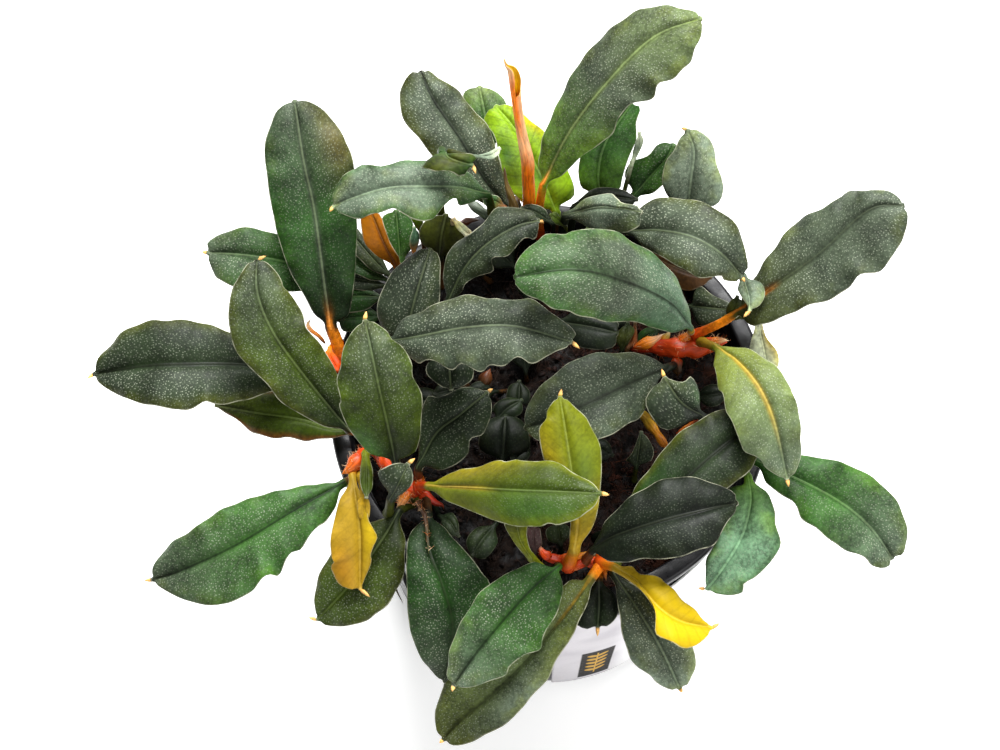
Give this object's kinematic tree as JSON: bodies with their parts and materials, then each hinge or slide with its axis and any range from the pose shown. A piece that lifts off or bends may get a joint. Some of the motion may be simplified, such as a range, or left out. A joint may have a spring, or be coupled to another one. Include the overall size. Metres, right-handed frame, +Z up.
{
  "type": "bucephalandra in a net pot",
  "caption": "Bucephalandra in a round black net pot: wavy dark green leaves on orange-red creeping stems over a growing medium, with a rolled young leaf standing above them.",
  "frame": {"origin": "centre of the pot's flat base, on the underside", "axes": "+Z up through the pot; -Y is the front, the side that the picture looks from; +X to the right as seen from the front"},
  "size_m": [0.1023, 0.0857, 0.0846],
  "materials": {
    "black_plastic": "gloss",
    "label_paper": "satin",
    "growing_medium": "matte",
    "red_stem": "satin",
    "orange_leaf": "satin",
    "dark_leaf": "satin",
    "grey_leaf": "satin",
    "green_leaf": "satin",
    "silver_leaf": "satin",
    "teal_leaf": "satin",
    "olive_leaf": "satin",
    "lime_leaf": "satin",
    "yellow_leaf": "satin",
    "ochre_leaf": "satin",
    "brown_leaf": "satin"
  },
  "bodies": {
    "root": {"pot": "black_plastic", "pot_label": "label_paper", "growing_medium": "growing_medium", "rhizome_left": "red_stem", "rhizome_front": "red_stem", "rhizome_right": "red_stem", "spear_leaf": "orange_leaf", "leaf_left_1": "dark_leaf", "leaf_left_2": "grey_leaf", "leaf_left_3": "green_leaf", "leaf_left_4": "grey_leaf", "leaf_left_5": "olive_leaf", "leaf_left_6": "green_leaf", "leaf_yellow_left": "ochre_leaf", "leaf_orange_left": "orange_leaf", "leaf_front_1": "dark_leaf", "leaf_front_2": "dark_leaf", "leaf_front_3": "green_leaf", "leaf_front_4": "olive_leaf", "leaf_front_5": "dark_leaf", "leaf_front_6": "grey_leaf", "leaf_yellow_front": "yellow_leaf", "leaf_teal_right": "teal_leaf", "leaf_right_1": "green_leaf", "leaf_right_2": "lime_leaf", "leaf_right_3": "olive_leaf", "leaf_right_4": "silver_leaf", "leaf_right_5": "silver_leaf", "leaf_right_6": "grey_leaf", "leaf_right_7": "olive_leaf", "leaf_right_8": "dark_leaf", "leaf_right_9": "brown_leaf", "leaf_top_right_1": "grey_leaf", "leaf_top_right_2": "silver_leaf", "leaf_top_right_3": "green_leaf", "leaf_top_right_4": "green_leaf", "leaf_top_1": "olive_leaf", "leaf_lime_top": "lime_leaf", "leaf_top_2": "grey_leaf", "leaf_top_3": "green_leaf", "leaf_top_4": "silver_leaf", "leaf_top_5": "olive_leaf", "leaf_middle_1": "dark_leaf", "leaf_middle_2": "grey_leaf", "leaf_middle_3": "teal_leaf", "leaf_middle_4": "dark_leaf", "leaf_middle_5": "green_leaf", "leaf_middle_6": "dark_leaf", "leaf_middle_7": "lime_leaf", "leaf_middle_8": "lime_leaf", "leaf_middle_9": "grey_leaf", "leaf_inner_1": "green_leaf", "leaf_inner_2": "dark_leaf", "leaf_inner_3": "dark_leaf", "leaf_inner_4": "dark_leaf", "leaf_inner_5": "grey_leaf", "leaf_inner_6": "dark_leaf", "leaf_inner_7": "olive_leaf", "leaf_inner_8": "green_leaf", "leaf_inner_9": "olive_leaf"}
  },
  "joints": []
}
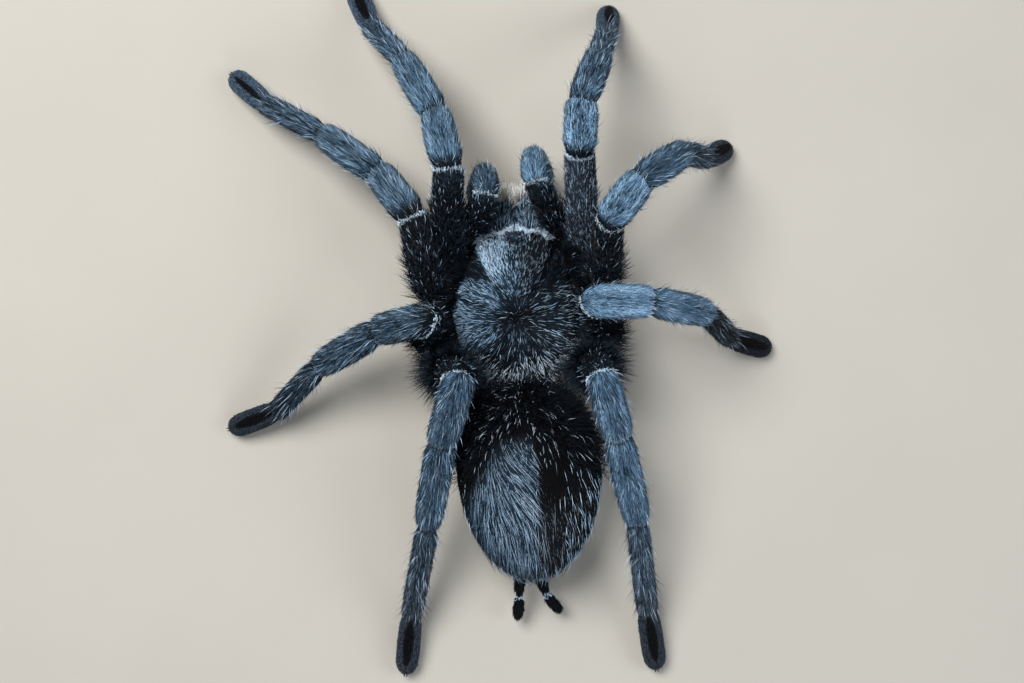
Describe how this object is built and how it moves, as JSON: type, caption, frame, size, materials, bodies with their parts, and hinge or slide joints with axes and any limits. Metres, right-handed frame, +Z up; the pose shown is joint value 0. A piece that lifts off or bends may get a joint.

- _The request_:
Repeat all entries. Match them exactly.

- _Final answer_:
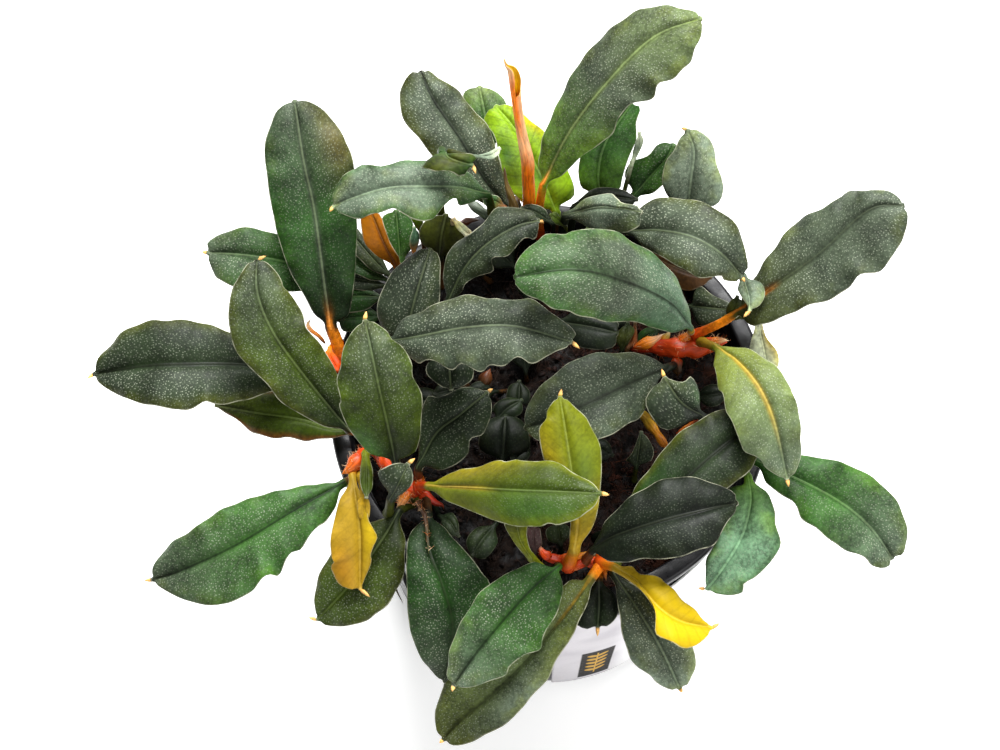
Give this object's kinematic tree as JSON: bodies with their parts and materials, then each hinge or slide with its axis and any range from the pose shown. A piece that lifts off or bends may get a joint. Some of the motion may be simplified, such as a range, or left out. A joint may have a spring, or be coupled to another one. Include the overall size. Metres, right-handed frame, +Z up.
{
  "type": "bucephalandra in a net pot",
  "caption": "Bucephalandra in a round black net pot: wavy dark green leaves on orange-red creeping stems over a growing medium, with a rolled young leaf standing above them.",
  "frame": {"origin": "centre of the pot's flat base, on the underside", "axes": "+Z up through the pot; -Y is the front, the side that the picture looks from; +X to the right as seen from the front"},
  "size_m": [0.1023, 0.0857, 0.0846],
  "materials": {
    "black_plastic": "gloss",
    "label_paper": "satin",
    "growing_medium": "matte",
    "red_stem": "satin",
    "orange_leaf": "satin",
    "dark_leaf": "satin",
    "grey_leaf": "satin",
    "green_leaf": "satin",
    "silver_leaf": "satin",
    "teal_leaf": "satin",
    "olive_leaf": "satin",
    "lime_leaf": "satin",
    "yellow_leaf": "satin",
    "ochre_leaf": "satin",
    "brown_leaf": "satin"
  },
  "bodies": {
    "root": {"pot": "black_plastic", "pot_label": "label_paper", "growing_medium": "growing_medium", "rhizome_left": "red_stem", "rhizome_front": "red_stem", "rhizome_right": "red_stem", "spear_leaf": "orange_leaf", "leaf_left_1": "dark_leaf", "leaf_left_2": "grey_leaf", "leaf_left_3": "green_leaf", "leaf_left_4": "grey_leaf", "leaf_left_5": "olive_leaf", "leaf_left_6": "green_leaf", "leaf_yellow_left": "ochre_leaf", "leaf_orange_left": "orange_leaf", "leaf_front_1": "dark_leaf", "leaf_front_2": "dark_leaf", "leaf_front_3": "green_leaf", "leaf_front_4": "olive_leaf", "leaf_front_5": "dark_leaf", "leaf_front_6": "grey_leaf", "leaf_yellow_front": "yellow_leaf", "leaf_teal_right": "teal_leaf", "leaf_right_1": "green_leaf", "leaf_right_2": "lime_leaf", "leaf_right_3": "olive_leaf", "leaf_right_4": "silver_leaf", "leaf_right_5": "silver_leaf", "leaf_right_6": "grey_leaf", "leaf_right_7": "olive_leaf", "leaf_right_8": "dark_leaf", "leaf_right_9": "brown_leaf", "leaf_top_right_1": "grey_leaf", "leaf_top_right_2": "silver_leaf", "leaf_top_right_3": "green_leaf", "leaf_top_right_4": "green_leaf", "leaf_top_1": "olive_leaf", "leaf_lime_top": "lime_leaf", "leaf_top_2": "grey_leaf", "leaf_top_3": "green_leaf", "leaf_top_4": "silver_leaf", "leaf_top_5": "olive_leaf", "leaf_middle_1": "dark_leaf", "leaf_middle_2": "grey_leaf", "leaf_middle_3": "teal_leaf", "leaf_middle_4": "dark_leaf", "leaf_middle_5": "green_leaf", "leaf_middle_6": "dark_leaf", "leaf_middle_7": "lime_leaf", "leaf_middle_8": "lime_leaf", "leaf_middle_9": "grey_leaf", "leaf_inner_1": "green_leaf", "leaf_inner_2": "dark_leaf", "leaf_inner_3": "dark_leaf", "leaf_inner_4": "dark_leaf", "leaf_inner_5": "grey_leaf", "leaf_inner_6": "dark_leaf", "leaf_inner_7": "olive_leaf", "leaf_inner_8": "green_leaf", "leaf_inner_9": "olive_leaf"}
  },
  "joints": []
}
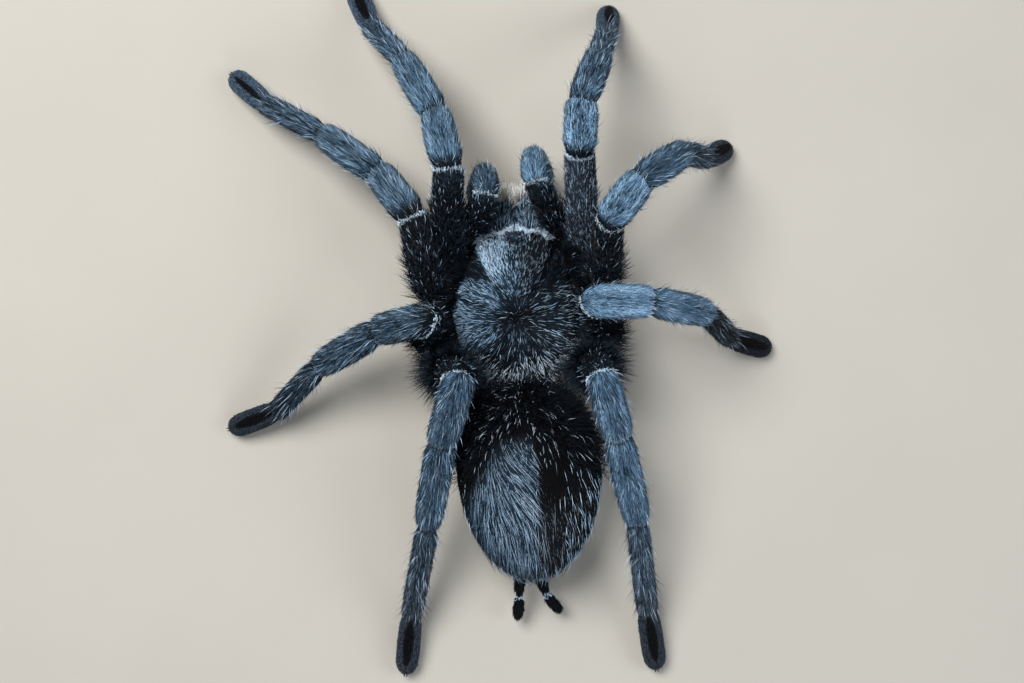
Describe how this object is built and how it moves, as JSON: type, caption, frame, size, materials, bodies with their parts, and hinge or slide joints with axes and any limits. Metres, right-handed frame, +Z up; the pose shown is joint value 0. A piece that lifts off or bends may get a joint.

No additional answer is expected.